Locally, John said that while the pipeline would not run through their territory, at least 25 kilometres of it runs through their traditional fishing territory.
John said other First Nations have brought their concerns to the First Nations Emergency Services Society board that they needed first responders and immediate information of events on the pipeline.
“Because you look at their statistics — how long it’s going to take to respond — it’s down at some station far away,” said John.
Asked whether the financial contributions would change her mind, John responded negatively. This represents a trade-off between environment and economics that does not serve Canada’s interest, she said.
“You can’t put a price on that,” said John. “And this is what this process is making First Peoples feel like.”
However, retiree Bob French took a different stance on this issue. He stands in favour of a pipeline because he would rather have a pipeline than railcars shipping fossil fuels.
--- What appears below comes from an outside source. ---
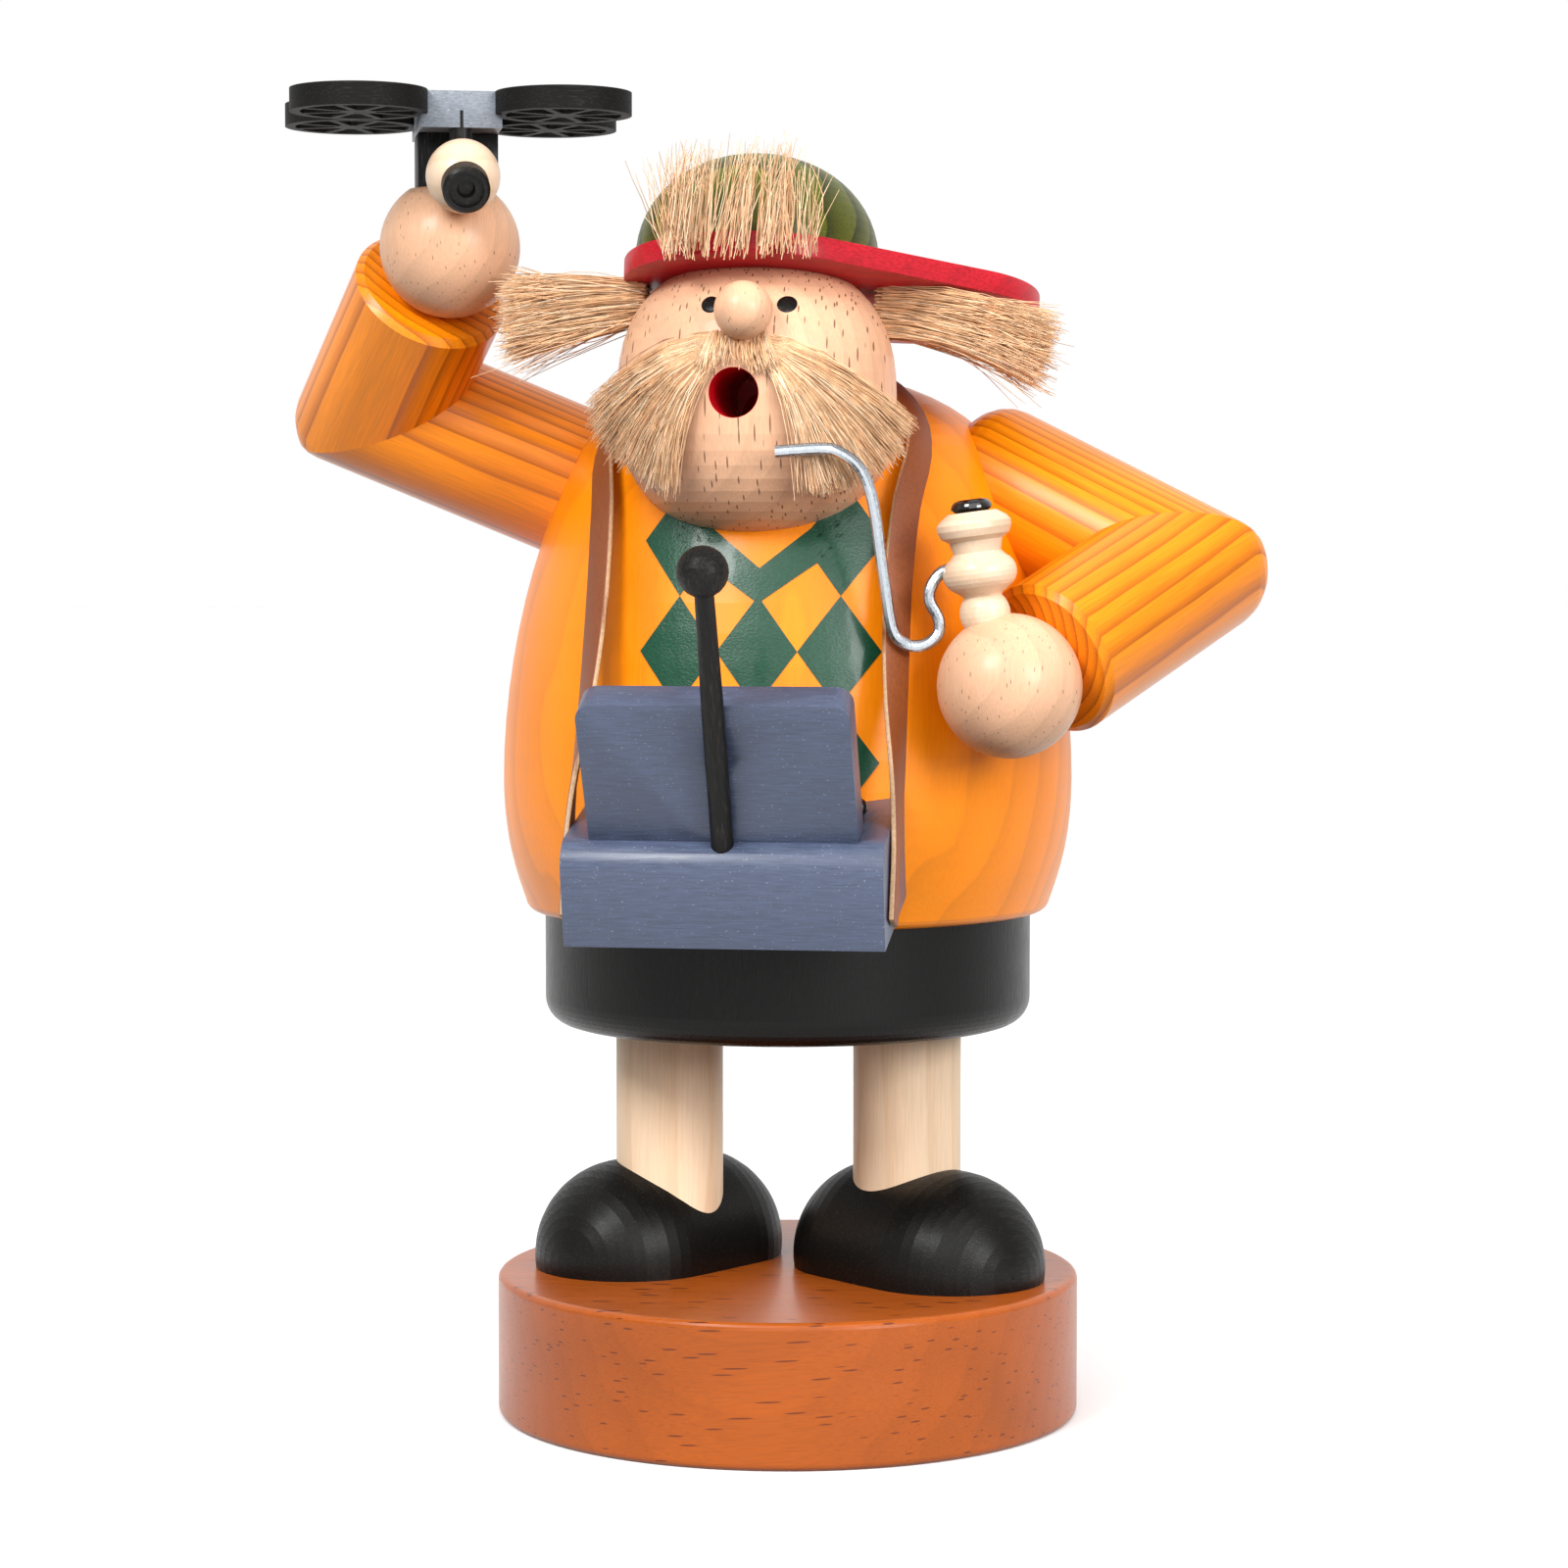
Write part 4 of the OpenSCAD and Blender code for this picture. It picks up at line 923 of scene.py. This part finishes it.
class OBJECT_OT_smoker_stage(bpy.types.Operator):
    """Sets the pale floor, the soft studio lights and the camera"""
    bl_idname = "object.smoker_stage"
    bl_label = "Set Stage"

    def execute(self, context):
        scene, s = context.scene, context.scene.smoker_stage
        white_floor()
        scene.world = graded_world(s.turn)
        for name, place, size, power in LAMPS:
            from_middle = Vector(place) - LIT_POINT
            lamp = hang_lamp(name, "AREA", power, place, from_middle.to_track_quat("Z", "Y").to_euler())
            lamp.size = size
        # the ceiling's light is a wide soft sun, tipped towards the figure's front
        ceiling = hang_lamp("ceiling", "SUN", 1.8, rotation=(math.radians(50), 0, math.radians(14)))
        ceiling.angle = math.radians(70)
        stand_camera(s)
        scene.view_settings.view_transform = "Standard"
        return {"FINISHED"}


# ---------------------------------------------------------------- panel and start

STEPS = (
    OBJECT_OT_smoker_stage, OBJECT_OT_smoker_wood, OBJECT_OT_smoker_small_parts,
    OBJECT_OT_smoker_sawn_boards, OBJECT_OT_smoker_strap, OBJECT_OT_smoker_eyes,
    OBJECT_OT_smoker_diamonds, OBJECT_OT_smoker_moustache, OBJECT_OT_smoker_tufts)


class VIEW3D_PT_smoker(bpy.types.Panel):
    """Lists the figure's settings and steps"""
    bl_idname = "VIEW3D_PT_smoker"
    bl_label = "Incense Smoker Figure"
    bl_space_type = "VIEW_3D"
    bl_region_type = "UI"
    bl_category = "Smoker"

    def draw(self, context):
        column = self.layout.column()
        for group in (context.scene.smoker_colours, context.scene.smoker_hair, context.scene.smoker_stage):
            for setting in group.bl_rna.properties:
                if setting.identifier not in ("rna_type", "name"):
                    column.prop(group, setting.identifier)
        for step in STEPS:
            column.operator(step.bl_idname)


CLASSES = (FigureColours, HairSizes, StageSettings, *STEPS, VIEW3D_PT_smoker)


def register():
    for cls in CLASSES:
        bpy.utils.register_class(cls)
    bpy.types.Scene.smoker_colours = bpy.props.PointerProperty(type=FigureColours)
    bpy.types.Scene.smoker_hair = bpy.props.PointerProperty(type=HairSizes)
    bpy.types.Scene.smoker_stage = bpy.props.PointerProperty(type=StageSettings)


def unregister():
    del bpy.types.Scene.smoker_stage
    del bpy.types.Scene.smoker_hair
    del bpy.types.Scene.smoker_colours
    for cls in reversed(CLASSES):
        bpy.utils.unregister_class(cls)


def main():
    register()
    bpy.ops.object.smoker_stage()
    bpy.ops.object.smoker_wood()
    bpy.ops.object.smoker_small_parts()
    bpy.ops.object.smoker_sawn_boards()
    bpy.ops.object.smoker_strap()
    bpy.ops.object.smoker_eyes()
    bpy.ops.object.smoker_diamonds()
    bpy.ops.object.smoker_moustache()
    bpy.ops.object.smoker_tufts()
    bpy.context.view_layer.update()


if __name__ == "__main__":
    main()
“It’s safer,” said French. “The tanker traffic on the rail — now that’s what scares me. The numbers have gone down a little right now because of the price of oil but the tankers that are going by on the rail are a disaster waiting to happen because of the number of derailments, slides and everything.
“All the stuff that goes into the canyon, goes into the river, goes into every other place and saturates into the ground. So it’s better to have it coming through a pipeline.”
The pipeline expansion recently received the thumbs up from the National Energy Board, but is three-and-a-half years away from completion, if it receives the approval from the federal government.
The feds are currently undertaking their own engagement process and will make a decision in December.
Kinder Morgan expects construction to begin next year if approved.